Çok korkan ve panikleyen Çar I. Petro sulh teklifinde bulundu. Kırım Hanı ve İsveç Kralının itirazlarına rağmen, Sadrazam Baltacı Mehmet Paşa sulh teklifini kabul etti.
Rus Milliyetçisi, yazar, Şirokorad’ın anlattığına göre;
“Çar sulh teklifinde; zapt edilen tüm şehirleri terk edeceğini, Baltacı Mehmet Paşa’ya 150,000 ruble, diğer komutanlara da 80,000 Ruble vereceğini vaat etmişti. Ancak bu parayı anında ödeyemeyecekti. İşte tam bu sırada Katerina devreye girdi. Ordudaki bütün parayı topladı, ayrıca on binlerce altın ruble değerindeki bütün mücevheratını verdi.
Bazı söylentilere göre de Baltacı ve Katerina, Prut ovasında büyük bir aşk yaşıyorlardı. Gizli dizli buluştukları dahi iddia edilir.”
Daha geçerli olan görüşler ise, Osmanlı’nın Rusya gibi İsveç’in de güçlenmemesi dolayısıyla bu iki devlet arasındaki savaşın devam etmesini istemesi ve firari olaylarının çoğalmasından dolayı yeniçerilere güvenmeyen Baltacı’nın barış teklifini kabul etmesidir.
Antlaşma sonrasında Osmanlı Padişahı III. Ahmet, Baltacı’yı görevinden aldı. Baltacı Sürgün hayatı yaşadığı Rodos adasında idam edildi.
1711 yılında Prut anlaşması imzalandı ve bu anlaşma ile Çar I. Petro Rus ordusu ile birlikte serbest bırakıldı. Ruslar Azak kalesini Türklere geri verdi, Çar ve ordusu serbest bırakıldı. Ruslar Güneyden denize açılma faaliyetleri boşa çıkmış, Karadeniz’e çıkış yolu bulamamıştı.

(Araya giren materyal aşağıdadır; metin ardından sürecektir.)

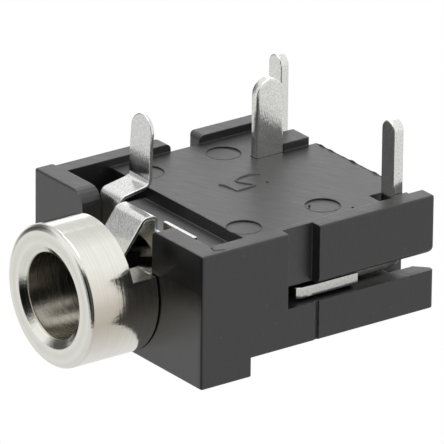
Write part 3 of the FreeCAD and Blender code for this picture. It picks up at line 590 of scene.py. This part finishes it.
# World and lamps
# A white surround that the metal mirrors, dimmer from below and in three directions, and three
# soft boxes above and behind that light the board side and leave the front dim.
world = bpy.data.worlds.new("studio")
bpy.context.scene.world = world
world.use_nodes = True
world_nodes, world_links = world.node_tree.nodes, world.node_tree.links
surround = world_nodes["Background"]
surround.inputs["Color"].default_value = (1, 1, 1, 1)
world_path = world_nodes.new("ShaderNodeLightPath").outputs
world_way = world_nodes.new("ShaderNodeTexCoord").outputs["Generated"]
world_up = split(world_nodes, world_links, world_way)["Z"]
world_light = ranged(world_nodes, world_links, world_up, -0.5, 0.1, 0.8, 1.04)
for dim_way, dim_start, dim_end, dim_level in (((-0.93, -0.33, 0.13), 0.86, 0.97, 0.1),
                                               ((0.1, -0.985, -0.02), 0.86, 0.96, 0.05),
                                               ((0.53, -0.848, 0.0), 0.8, 0.89, 0.1)):
    dim_near = dot(world_nodes, world_links, world_way, dim_way)
    dim_share = ranged(world_nodes, world_links, dim_near, dim_start, dim_end, 1.0, dim_level)
    world_light = combined(world_nodes, world_links, "MULTIPLY", world_light, dim_share)
world_mix = world_nodes.new("ShaderNodeMix")
world_mix.data_type = "FLOAT"
world_mix.inputs["A"].default_value = 0.2
world_links.new(world_path["Is Glossy Ray"], world_mix.inputs["Factor"])
world_links.new(world_light, world_mix.inputs["B"])
world_level = combined(world_nodes, world_links, "MAXIMUM", world_mix.outputs["Result"],
                       world_path["Is Camera Ray"])
world_links.new(world_level, surround.inputs["Strength"])


def soft_box(name, place, size, watts):
    """A round lamp that faces the middle of the socket."""
    lamp = bpy.data.lights.new(name, "AREA")
    lamp.shape, lamp.size, lamp.energy = "DISK", size, watts
    holder = bpy.data.objects.new(name, lamp)
    holder.location = place
    holder.rotation_euler = (Vector((0, 0.004, 0)) - Vector(place)).to_track_quat("-Z", "Y").to_euler()
    bpy.context.scene.collection.objects.link(holder)


soft_box("top_box", (-0.02, 0.0, 0.3), 0.25, 0.25)
soft_box("rear_box", (-0.26, 0.224, 0.065), 0.12, 0.045)
soft_box("high_box", (-0.198, 0.137, 0.254), 0.09, 0.035)

# Camera
# The camera looks down from the front and the near side, from far away, as in the photo. It was
# solved from the photo, so that the render lies over it edge on edge.
camera_around, camera_above, camera_roll = np.radians([53.7144, 22.2996, 0.5874])
camera_distance, camera_right, camera_up = 322.58, 1.0153, 1.0606
backward = np.array((np.sin(camera_around) * np.cos(camera_above),
                     -np.cos(camera_around) * np.cos(camera_above), np.sin(camera_above)))
level_right = np.array((np.cos(camera_around), np.sin(camera_around), 0))
level_up = np.cross(backward, level_right)
right = np.cos(camera_roll) * level_right + np.sin(camera_roll) * level_up
up = -np.sin(camera_roll) * level_right + np.cos(camera_roll) * level_up
camera_data = bpy.data.cameras.new("camera")
camera_data.lens, camera_data.sensor_width = 642.5, 36
camera_data.clip_start, camera_data.clip_end = 0.01, 5
camera = bpy.data.objects.new("camera", camera_data)
camera_place = MM * (np.array((0, 4, 0.4)) + camera_right * right + camera_up * up + camera_distance * backward)
camera.matrix_world = Matrix.Translation(camera_place) @ Matrix((right, up, backward)).transposed().to_4x4()
bpy.context.scene.collection.objects.link(camera)
bpy.context.scene.camera = camera
bpy.context.scene.view_settings.view_transform = "Standard"
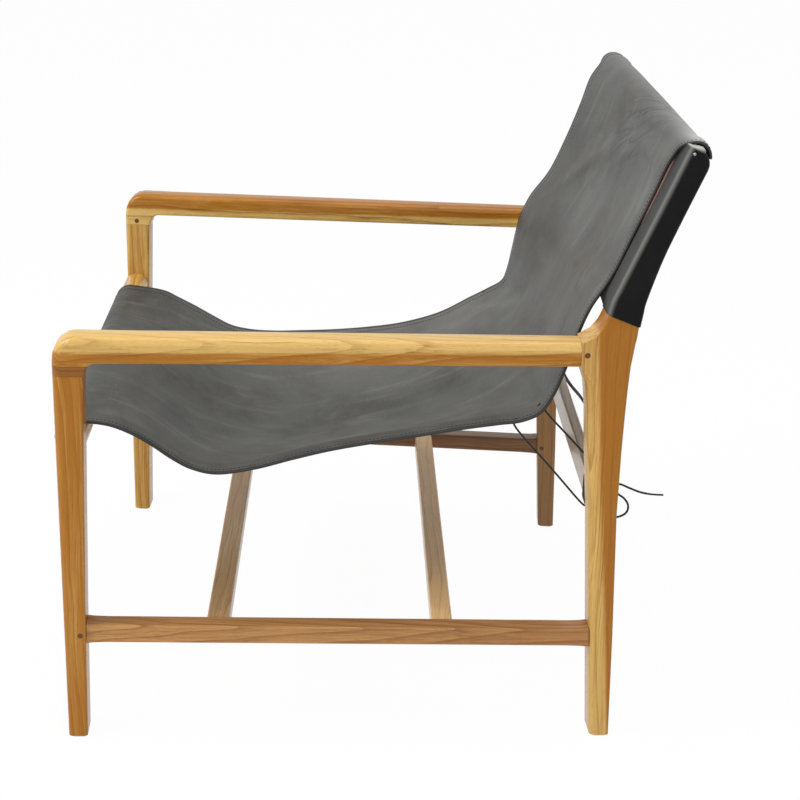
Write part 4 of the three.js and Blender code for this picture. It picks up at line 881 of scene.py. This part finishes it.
def stitches_tree():
    """Short thread stitches laid end to end along a path, their middles raised towards its lifts."""
    tree, given, out = geometry_group("Stitches", {
        "Pitch": ("Float", STITCH_PITCH), "Length": ("Float", 0.0034), "Thread radius": ("Float", 0.0005),
        "Finish": ("Material", None),
    })
    path = first(tree, "GeometryNodeMeshToCurve", {"Mesh": given["Geometry"]})
    spaced = first(tree, "GeometryNodeResampleCurve", {
        "Curve": path, "Length": given["Pitch"]}, mode="LENGTH")
    bar = first(tree, "GeometryNodeMeshCylinder", {
        "Vertices": 6, "Side Segments": 4, "Radius": given["Thread radius"], "Depth": given["Length"]})
    place = first(tree, "GeometryNodeInputPosition")
    height = add(tree, "ShaderNodeSeparateXYZ", {"Vector": place}).outputs["Z"]
    share = maths(tree, "DIVIDE", height, given["Length"])
    bent = maths(tree, "MULTIPLY", share, share)
    sunk = maths(tree, "MULTIPLY", maths(tree, "MULTIPLY", bent, given["Thread radius"]), STITCH_ARCH)
    arched = first(tree, "GeometryNodeSetPosition", {
        "Geometry": bar, "Offset": first(tree, "ShaderNodeCombineXYZ", {"X": sunk})})
    turned = first(tree, "FunctionNodeAlignRotationToVector", {
        "Vector": first(tree, "GeometryNodeInputTangent")}, axis="Z")
    faced = first(tree, "FunctionNodeAlignRotationToVector", {
        "Rotation": turned, "Vector": lift_of(tree)}, axis="X", pivot_axis="Z")
    finish_instances(tree, given, out, {"Points": spaced, "Instance": arched, "Rotation": faced})
    return tree


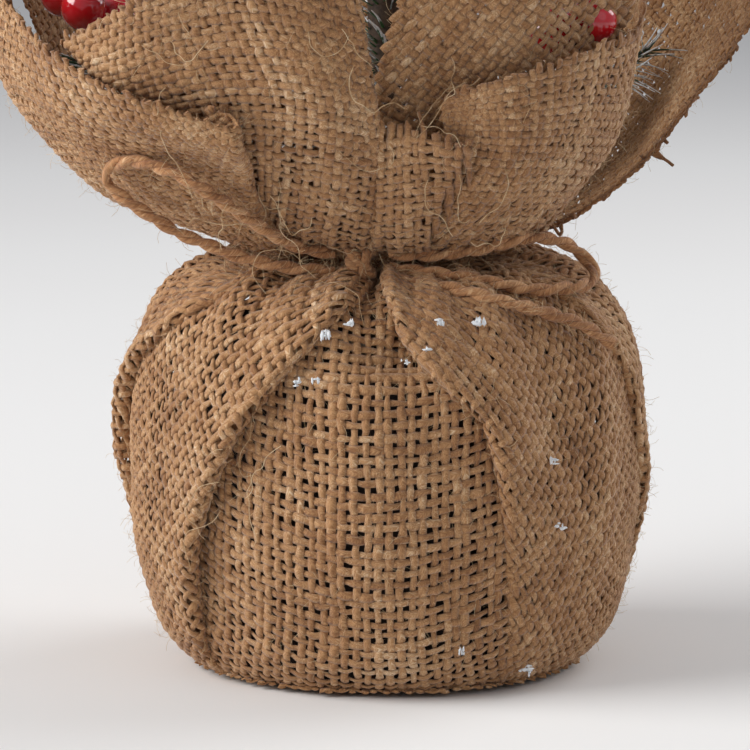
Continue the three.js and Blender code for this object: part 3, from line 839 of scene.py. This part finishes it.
PETALS = {
    "burlap_collar_left": dict(turn=8, fold_high=True, points=[
        [(-22, 9, 91), (-24, 1, 91), (-24, -6, 91), (-22, -13, 91), (-19, -19, 91), (-17, -21.5, 91)],
        [(-36, 14, 94), (-38, 2, 94), (-37, -12, 94.5), (-33, -23, 95), (-28, -30, 95),
         (-25, -34, 95)],
        [(-57, 20, 102), (-60, 2, 101.5), (-57, -17, 102), (-49, -30, 103), (-38, -37.5, 103.5),
         (-28.5, -41.5, 104)],
        [(-71, 24, 117), (-75, 2, 116.5), (-71, -19, 116), (-61, -34, 114), (-46, -44.5, 112),
         (-30, -50, 111.5)],
        [(-80, 26, 133), (-84, 2, 132), (-80, -20, 132), (-70, -39, 125), (-51, -53, 119.5),
         (-31, -57.5, 117)],
        [(-84, 26, 151), (-87, 2, 151), (-82, -20, 147.5), (-72, -42, 139), (-54, -57, 128.5),
         (-32, -60.5, 121)],
    ]),
    "burlap_collar_front": dict(turn=-12, fold_low=True, fold_high=True, waves=0.5,
                                points=FRONT_PETAL),
    # The same corner doubled back behind itself.
    "burlap_collar_front_inner": dict(turn=14, waves=0.3, points=[
        [(x * 0.93 + 0.4, y * 0.93 + 1.5, z + 0.5) for x, y, z in row] for row in FRONT_PETAL]),
    "burlap_collar_right_behind": dict(turn=-32, points=[
        [(4, -23, 91), (14, -20, 91), (22, -10, 91)],
        [(-3, -38, 110), (20, -38, 111), (38, -23, 111)],
        [(-2, -46, 130), (24, -49, 131), (46, -34, 131)],
        [(3, -51, 148), (28, -54, 150), (53, -36, 150)],
        [(9, -54, 163), (30, -57, 166), (56, -38, 166)],
    ]),
    "burlap_collar_right": dict(turn=-6, points=[
        [(4, -24, 91), (11, -22, 91), (17, -17, 91), (22, -9, 91), (24, 3, 91)],
        [(8, -32, 94), (17, -31, 94), (26, -24, 94), (31, -12, 94), (33, 4, 94)],
        [(12, -43, 106), (25, -43, 106), (35, -35, 106), (41.5, -18, 106), (43, 2, 106)],
        [(11, -50, 117), (27, -51, 118), (40, -41, 119), (48.5, -20, 119), (50, 2, 119)],
        [(11.5, -54, 126), (23, -56, 131), (41, -51, 136), (52, -36, 141), (57, -8, 157)],
    ]),
    "burlap_collar_strip": dict(turn=10, edge_cut=("high",), fray=2.2, points=[
        [(-4, -24.5, 90), (2, -25.5, 90), (8, -24.5, 90)],
        [(-3.5, -36, 96), (3, -38.5, 96), (9, -36.5, 96)],
        [(-2.5, -45, 105), (5, -47, 105), (13, -45, 105)],
        [(-2, -50, 114), (6, -52.5, 114.5), (16, -51.5, 112.5)],
        [(-1.5, -52, 121), (7, -54.5, 120), (18, -53.5, 116)],
    ]),
    "burlap_collar_rear_right": dict(turn=24, edge_cut=("low",), fray=1.6, points=[
        [(22, 2, 91), (19, 12, 91), (13, 18.5, 91), (5, 22, 91)],
        [(37, 2, 95), (32, 18, 95), (22, 30, 95), (6, 36, 95)],
        [(56, 4, 108), (50, 30, 107), (34, 48, 107), (10, 57, 107)],
        [(67, 6, 121), (59, 38, 121), (40, 60, 121), (10, 70, 121)],
        [(79, 9, 139), (69, 46, 140), (46, 70, 142), (8, 80, 142)],
        [(87, 12, 156), (76, 50, 160), (50, 75, 163), (8, 84, 158)],
    ]),
    "burlap_collar_rear_left": dict(turn=-18, fray=1.6, points=[
        [(8, 21, 91), (-3, 22, 91), (-12, 18.5, 91), (-18, 12, 91), (-21, 3, 91)],
        [(10, 34, 95), (-4, 35, 95), (-17, 31, 95), (-28, 21, 95), (-35, 8, 95)],
        [(14, 54, 107), (-5, 56, 107), (-25, 51, 107), (-42, 36, 106), (-53, 13, 105)],
        [(16, 67, 121), (-6, 70, 121), (-30, 64, 121), (-53, 46, 121), (-68, 16, 120)],
        [(17, 76, 141), (-7, 80, 141), (-35, 73, 141), (-61, 52, 138), (-76, 19, 135)],
        [(18, 80, 158), (-8, 85, 161), (-40, 79, 164), (-68, 57, 157), (-82, 20, 148)],
    ]),
}


def weave_collar():
    """The petals of the collar, each a sheet of its own from the one cloth."""
    pieces = []
    for seed, (name, shape) in enumerate(PETALS.items()):
        shape = dict(shape)
        turn, fray = shape.pop("turn"), shape.pop("fray", 0.4)
        lay, reach = petal(**shape)
        level = None if 20 < abs(turn) < 70 else 1
        samples = 2 if "rear" in name else 3
        piece, cut, area = woven(name, lay, reach, 40 + seed, turn, level, fray, PULLED_PITCH,
                                 samples)
        ride_base(piece, "jute_burlap", "burlap_collar")
        pieces.append(piece)
    return pieces


# ---- Twine ----

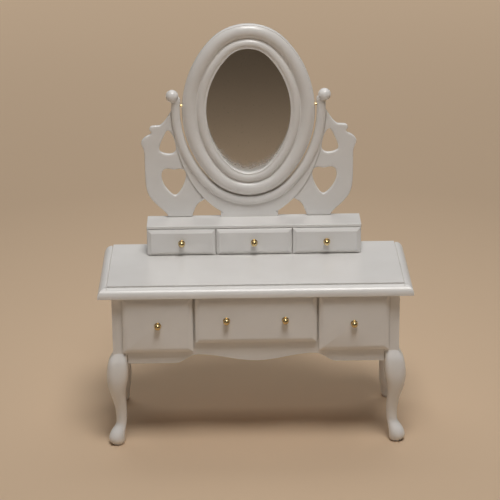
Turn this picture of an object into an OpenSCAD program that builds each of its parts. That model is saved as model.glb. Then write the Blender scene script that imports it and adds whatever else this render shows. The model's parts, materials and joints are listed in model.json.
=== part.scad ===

Karadeniz’den umduğunu bulamayan ve Osmanlı’larla yeni bir savaşa girmeyi göze alamayan Çar I.Petro Baltık denizine ulaşmak için İsveç’le savaşa girdi. Savaş sonunda, Ruslar Baltık denizine ulaşmış ve Doğu Avrupa’nın en güçlü devleti olmuştu. Aynı yıl Çar I.Petro kendini imparator ilan etti.
Bu savaşlar neticesinde Rusya kuzeyden Baltık denizi ile Avrupa’ya açılan bir kapıya sahip olmuştu ama Karadeniz’den Güneye çıkış yolu bulamamıştı.
Çar I.Petro’nun 1725 yılında ölümünden 1739 yılına kadar Osmanlı ile Ruslar arasında fazla gerginlik yaşanmadı.